爬虫 | 网易新闻热点数据的获取与保存_爬取新闻网站的新闻并存储到本地-CSDN博客

url = 'https://c.m.163.com/news/hot/newsList'
headers = {
    'user-agent': 'Mozilla/5.0 (Windows NT 10.0; Win64; x64) AppleWebKit/537.36 (KHTML, like Gecko) Chrome/103.0.0.0 '
                  'Safari/537.36 '
}

3. 发送HTTP请求获取网页内容

response = requests.get(url, headers=headers)

4. 解析网页内容

data = etree.HTML(response.text)

5. 提取标题和链接

title_list = data.xpath('//div[@class="title"]/a/text()')
href_list = data.xpath('//div[@class="title"]/a/@href')

6. 将提取的数据写入 CSV 文件

with open('网易.csv', 'a+', encoding='utf-8') as f:
    for title, href in zip(title_list, href_list):
        print("Title:", title)  # 标题
        print("Href:", href)  # 超链接
        f.write("{},{}\n".format(title, href))

五、结果展示

六、完整代码

#!/usr/bin/env python
# -*- encoding: utf-8 -*-
import requests
from lxml import etree

url = 'https://c.m.163.com/news/hot/newsList'
headers = {
    'user-agent': 'Mozilla/5.0 (Windows NT 10.0; Win64; x64) AppleWebKit/537.36 (KHTML, like Gecko) Chrome/103.0.0.0 '
                  'Safari/537.36 '
}
response = requests.get(url, headers=headers)
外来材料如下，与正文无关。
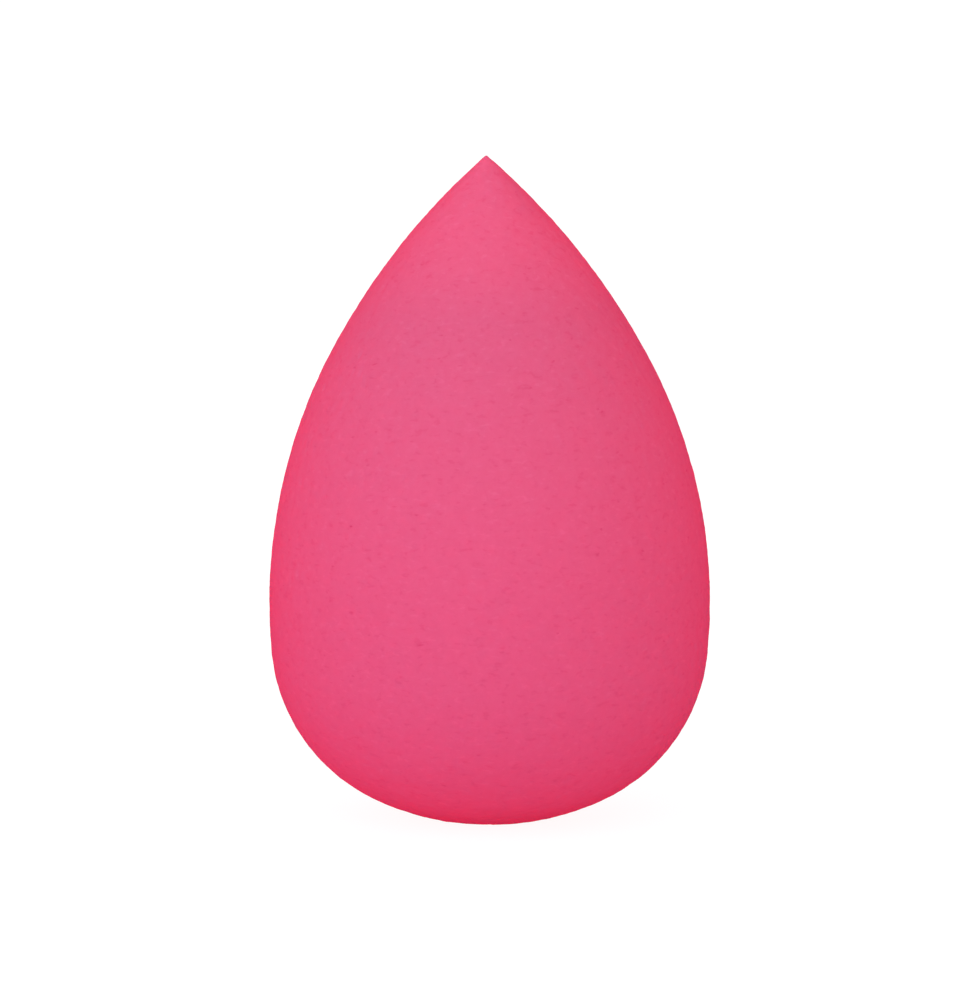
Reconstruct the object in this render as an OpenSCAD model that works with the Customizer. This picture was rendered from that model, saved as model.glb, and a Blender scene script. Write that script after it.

data = etree.HTML(response.text)
title_list = data.xpath('//div[@class="title"]/a/text()')
href_list = data.xpath('//div[@class="title"]/a/@href')

# 保存数据，指定编码为UTF-8
with open('网易.csv', 'a+', encoding='utf-8') as f:
    for title, href in zip(title_list, href_list):
        print("Title:", title)  # 标题
        print("Href:", href)  # 超链接
        f.write("{},{}\n".format(title, href))